Dans la foulée de la polémique, Baldwin a organisé en mai 1968 un débat, devant public, entre deux de ses amis : Styron lui-même, et l'Afro-Américain Ossie Davis. Vers la fin de ce débat, Davis a cette réplique, brillante, si juste et émouvante :
« Je vais dire les choses très simplement. Si j’ai surréagi, je ne m’en excuse pas. Je continuerai de surréagir tant que le racisme existera et que mes enfants seront en danger. Ce qui me gêne dans le Nat Turner de Bill Styron, est qu’il vient d’un Blanc. C’est illogique, mais en même temps, ça ne l’est pas. Car, en effet, pourquoi ne l’ai-je pas créé moi-même, si je l’aime tant, ce Nat Turner ? D’une certaine façon, c’est ma faute. D’une autre façon, ça ne l’est pas et ça a rapport avec ma position dans cette société. Monsieur Styron a écrit, exprimé, ce qu’il avait le profond besoin d’exprimer. Depuis son point de vue, sa place et sa culture. Il ne m’a pas nourri de la version de la chose dont j’avais besoin. Sans doute ne le pourrait-il pas. Ça n’a rien à voir avec sa capacité ou non de se mettre à la place de Nat Turner. Évidemment qu’il en est capable. Il faut pour cela de l’empathie et ça, il n’en manque pas. Mais nous devons reprendre le contrôle sur nos récits, notre culture, nos symboles. Et même si dans notre désir de reprendre le contrôle, nous semblons rustres, et bruyants, même si nous écrivons dix essais contre vous, même si nous faisons toutes les erreurs du monde, vous devez nous laisser faire, nous laisser être fiers que des personnes, qui ont si longtemps été traitées comme des enfants, des sous-hommes, se lèvent et prennent leurs responsabilités. Et peut-être bien qu’ainsi nous pourrions, aujourd’hui, commencer à créer quelque chose qui soit à nous et que ce sera votre tour, dans dix ans, de ne pas avoir le choix de le lire, de le voir, et de l’entendre. »Abdelmoumen cite à deux reprises cette réplique dans son essai. Réplique qui rappelle à tous les Styron, les Robert Lepage de ce monde, l'importance de toujours être conscients de la place sociale, historique, depuis laquelle ils parlent, et la place depuis laquelle l'Autre parle. C'est d'ailleurs la raison pour laquelle Abdelmoumen d'emblée nous raconte ses origines, son parcours, les éléments, les expériences qui composent sont identité, afin que nous puissions comprendre la place depuis laquelle elle parle, cette place, à la fois unique et partagée, qui donne sens à sa parole.

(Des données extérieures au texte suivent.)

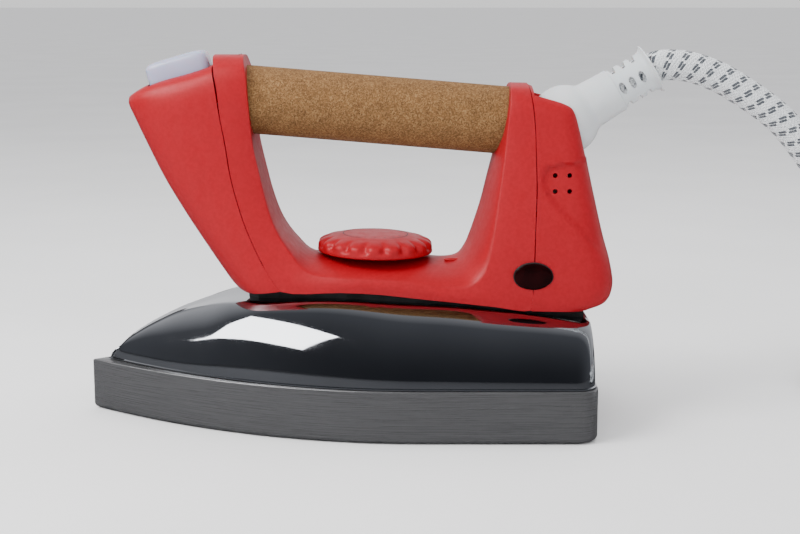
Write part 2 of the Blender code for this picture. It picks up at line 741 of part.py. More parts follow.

Pour moi, là est la grande leçon de cet essai qui a éclairé ma réflexion. Je sais désormais où me situer dans le débat entourant les spectacles controversés du célèbre metteur en scène Robert Lepage, SLAV et Kanata. La réplique d'Ossie Davis m'a ramené à mon sentiment profond d'empathie pour ces groupes infériorisés – ici, noirs, autochtones – qui cherche à faire entendre leur parole, à s'approprier leur histoire, à définir eux-mêmes le sens de leur vie. Et le mot de Baldwin, soulignant que chaque côté a raison, a ses raisons, a éclairé mon sentiment ambivalent ; Abdelmoumen y fait écho, dans le péritexte de son essai :
« Parfois, on a pour seul choix de se tenir en équilibre entre deux positions contraires. Sur le fil. Dans un éternel et salvateur ébranlement ».
Mélikah Abdelmoumen, Baldwin, Styron et moi, Mémoire d'encrier, Montréal, 2022, 194 p. Édition numérique.